Ultimately it does give rise to the need to avoid organisations whose leaders have irrationalisible ideologies, as they will always prone to intransigence and reject good ideas on the grounds of that ideology. Larger and less ideologically-driven organisations are better as they are used to dealing with diversity within their group, they understand the need for a fair distribution of power which recognised participation. Most importantly they have the organisational intelligence to work out what actually constitutes a good argument. Doctrinaire ideologues can never understand this. They will always fail a test of intelligence because they have ideological blinkers. This said, I am surprised (and impressed) by the number of regular congregation members who have contacted me to express their frustration at the events. Perhaps it also time for them to find a new home.

Date: 2012-10-08 10:51 pm (UTC)
From: [identity profile] tcpip.livejournal.com
Well, I must confess I don't see too many merits in FTP. It satisfies majority criteria, but so does every other voting system. It fails Condorcet tests, and tests on binary independence and clone tests. The only "problem" with PR (except for the complexity of the count, but that only matters to those conducting the count) is that it it leads to fragmentation - which of course isn't a failure of the method (it does what it says on the box), but rather a political aesthetic.

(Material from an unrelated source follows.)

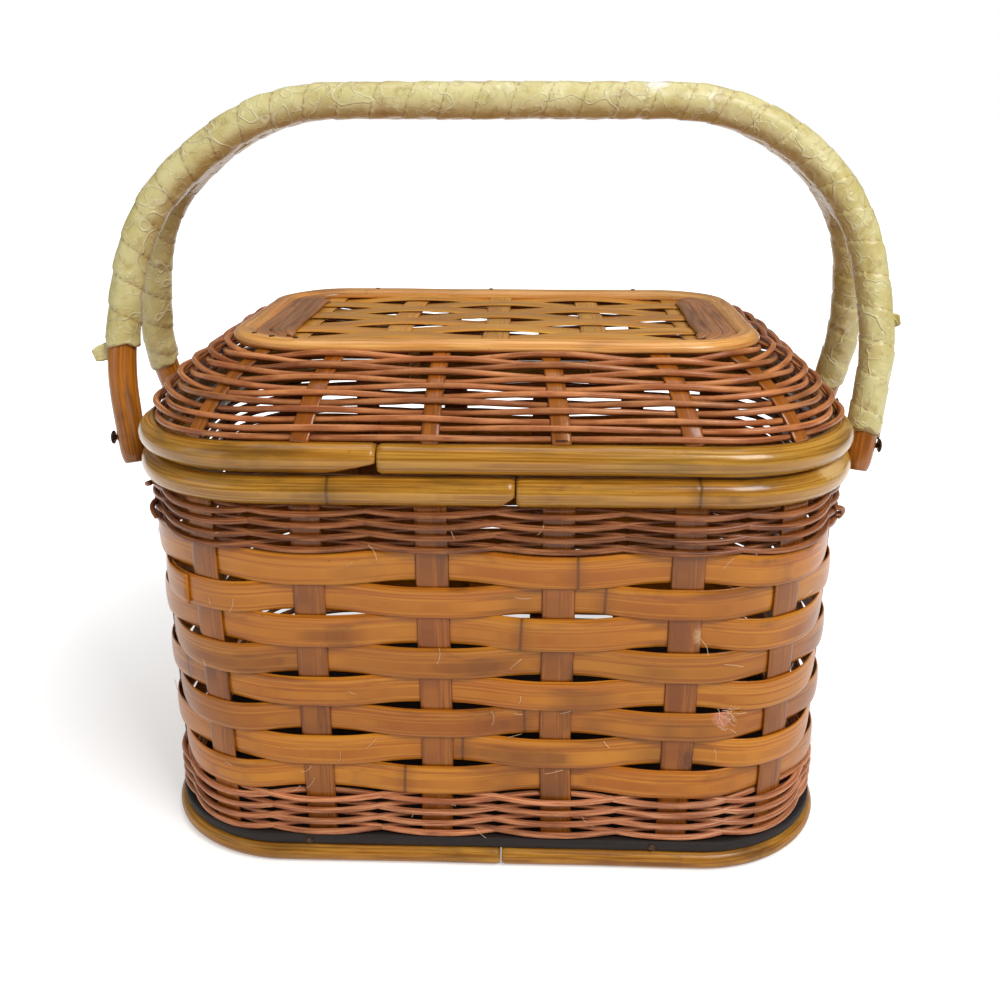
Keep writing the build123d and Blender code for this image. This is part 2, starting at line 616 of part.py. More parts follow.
# Woven top panel: strips along the basket, over and under the slats across it
PANEL_EDGE = DOME_INSET + SEAT_GAP * 2
PANEL_WIDTH = 2 * (HALF_WIDTH - PANEL_EDGE)
PANEL_DEPTH = 2 * (HALF_DEPTH - PANEL_EDGE)
PANEL_CORNER = CROWN_PLAN[2] - SEAT_GAP * 2
PANEL_MIDDLE = DOME_TOP - SLAT_THICKNESS / 2 - STRIP_THICKNESS
STRIP_PITCH = PANEL_DEPTH / PANEL_STRIPS
SLAT_PITCH = PANEL_WIDTH / PANEL_SLATS
STRIP_SWING = (SLAT_THICKNESS + STRIP_THICKNESS - WEAVE_LAP) / 2
with BuildPart() as top_panel:
    for strip in range(PANEL_STRIPS):
        knots = [(-PANEL_WIDTH / 2, 0.0)]
        for slat in range(PANEL_SLATS):
            middle = (slat + 0.5 - PANEL_SLATS / 2) * SLAT_PITCH
            swing = STRIP_SWING if (strip + slat) % 2 else -STRIP_SWING
            knots += [(middle - SLAT_WIDTH / 2, swing), (middle + SLAT_WIDTH / 2, swing)]
        knots.append((PANEL_WIDTH / 2, 0.0))
        over = [(x, PANEL_MIDDLE + z + STRIP_THICKNESS / 2) for x, z in knots]
        under = [(x, PANEL_MIDDLE + z - STRIP_THICKNESS / 2) for x, z in reversed(knots)]
        strip_front = (strip - PANEL_STRIPS / 2) * STRIP_PITCH + STRIP_GAP / 2
        with BuildSketch(Plane.XZ.offset(-strip_front)):
            Polygon(*over, *under, align=None)
        extrude(amount=-(STRIP_PITCH - STRIP_GAP))
    with BuildSketch(Plane.XY.offset(PANEL_MIDDLE - SLAT_THICKNESS / 2)):
        with GridLocations(SLAT_PITCH, 0, PANEL_SLATS, 1):
            Rectangle(SLAT_WIDTH, PANEL_DEPTH)
    extrude(amount=SLAT_THICKNESS)
    with BuildSketch(Plane.XY.offset(PANEL_MIDDLE - CROWN_HEIGHT)):
        RectangleRounded(PANEL_WIDTH, PANEL_DEPTH, PANEL_CORNER)
    extrude(amount=2 * CROWN_HEIGHT, mode=Mode.INTERSECT)
top_panel.part.label = "top_panel"
export_step(top_panel.part, "parts/top_panel.step")
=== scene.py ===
"""Looks of the rattan picnic basket: woven bamboo and reed, varnished canes and a taped double handle.

Everything is in metres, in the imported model's own frame: front towards -Y, floor at z = 0.
"""

from __future__ import annotations

import logging
import math
from collections.abc import Callable
from dataclasses import dataclass, field
from enum import Enum
from functools import cache
from typing import Any

import bmesh
import bpy
import numpy as np
from mathutils import Euler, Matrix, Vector

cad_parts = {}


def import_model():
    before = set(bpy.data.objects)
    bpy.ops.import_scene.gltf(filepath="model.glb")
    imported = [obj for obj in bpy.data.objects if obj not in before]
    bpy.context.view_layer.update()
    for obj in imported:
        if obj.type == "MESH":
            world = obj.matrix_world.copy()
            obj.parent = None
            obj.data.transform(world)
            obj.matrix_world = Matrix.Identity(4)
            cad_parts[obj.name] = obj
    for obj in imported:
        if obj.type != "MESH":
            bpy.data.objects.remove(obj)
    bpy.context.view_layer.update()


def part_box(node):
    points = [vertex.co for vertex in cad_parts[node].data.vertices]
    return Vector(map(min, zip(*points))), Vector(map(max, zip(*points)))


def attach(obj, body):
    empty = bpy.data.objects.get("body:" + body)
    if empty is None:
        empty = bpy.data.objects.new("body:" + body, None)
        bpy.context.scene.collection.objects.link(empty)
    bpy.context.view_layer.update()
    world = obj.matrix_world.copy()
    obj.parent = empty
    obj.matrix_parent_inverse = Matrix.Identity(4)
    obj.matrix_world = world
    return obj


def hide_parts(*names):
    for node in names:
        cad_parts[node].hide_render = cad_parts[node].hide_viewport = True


LOG = logging.getLogger("basket")
MM = 0.001
SEED = 4417
FIBRE = "fibre"

Array = np.ndarray
Color = tuple[float, float, float]
Place = tuple[float, float, float]


def srgb(red: float, green: float, blue: float) -> Color:
    """Linear colour of an sRGB colour written in 0 to 255."""
    return tuple(((value / 255 + 0.055) / 1.055) ** 2.4 for value in (red, green, blue))


def math_method(operation: str, flip: bool = False) -> Callable[..., Socket]:
    """A method of Socket that is one Math node.

    Args:
        operation: The node's operation.
        flip: Whether the other value comes first, as in a reflected operator.

    Returns:
        The method.
    """

    def method(self: Socket, other: Any = None) -> Socket:
        """This value, and the other if there is one, through the node."""
        pair = (other, self) if flip else (self, other)
        values = {index: value for index, value in enumerate(pair) if value is not None}
        return self.graph.node("ShaderNodeMath", {"operation": operation}, values)

    return method


class Socket:
    """A node's output with the arithmetic of plain numbers."""

    __add__, __radd__ = math_method("ADD"), math_method("ADD", flip=True)
    __sub__, __rsub__ = math_method("SUBTRACT"), math_method("SUBTRACT", flip=True)
    __mul__, __rmul__ = math_method("MULTIPLY"), math_method("MULTIPLY", flip=True)
    __truediv__, __rtruediv__ = math_method("DIVIDE"), math_method("DIVIDE", flip=True)
    __abs__ = math_method("ABSOLUTE")
    high = math_method("MAXIMUM")
    wrap = math_method("FRACT")

    def __init__(self, graph: Shader, link: Any) -> None:
        """Keep the graph and the output socket."""
        self.graph = graph
        self.link = link

    def ramp(self, start: float, end: float) -> Socket:
        """A smooth step of this value, 0 at start and 1 at end."""
        values = {"Value": self, "From Min": start, "From Max": end}
        return self.graph.node("ShaderNodeMapRange", {"interpolation_type": "SMOOTHSTEP"}, values, "Result")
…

Date: 2012-10-08 11:58 pm (UTC)
From: [identity profile] zenicurean.livejournal.com
Its adherents seem to like the clarity of vision it offers. The programmes of governments under PR are often cobbled together after elections, as power relationships between parties become evident, whereas if one's system tends to put one lot clearly in charge the voter theoretically gets to pick between clear-cut programmes that the parties have spelled out in advance. (Sweden's two-bloc system offers something like this within PR, though.) I've also seen it defended on the basis of a sort of localism, but that generally devolves into an exercise in comparative cultural studies, and, ultimately, into a debate on the relative merits of the US primary system.

I absolutely agree with you on, and will defend PR against, charges that it encourages undue fractiousness. FPTP advocates have asked me whether I don't think it's absurd that an entirely marginal party can, if it happens to hold the balance of power in parliament, spell the downfall of an entire coalition and prevent anyone from "getting things done". I have two pat answers to that old chestnut. One is flippant and the other is not.

The serious answer is that while there are certainly places where parliamentary deadlock is common and problematic -- Belgium is generally indicated, and sometimes Israel as well -- there are also plenty of places where quilt-patch coalitions live long and prosperous lives. So this is a reflection on the sharpness of local political differences rather than an integral feature of PR. The flippant answer is that parliamentary minorities probably shouldn't expect to "get things done" willy-nilly anyway, so when a minor party cripples a coalition by denying it a parliamentary majority, what we're witnessing is not a bug, but a feature. (Which I think rather neatly ties into your point about the political aesthetic of it.)

Date: 2012-10-09 12:55 am (UTC)
From: [identity profile] tcpip.livejournal.com
Right, and the other feature being if a minority party hold successive governments "to ransom", by exploiting the fact they hold a balance of power, then in a very short period of time they'll infuriate the major points of view who will form a grand coalition.

My (limited) understanding of the Belgian situation is due to the particular linguistic differences that has sharpened into political differences, and especially over Brussels-Halle-Vilvoorde.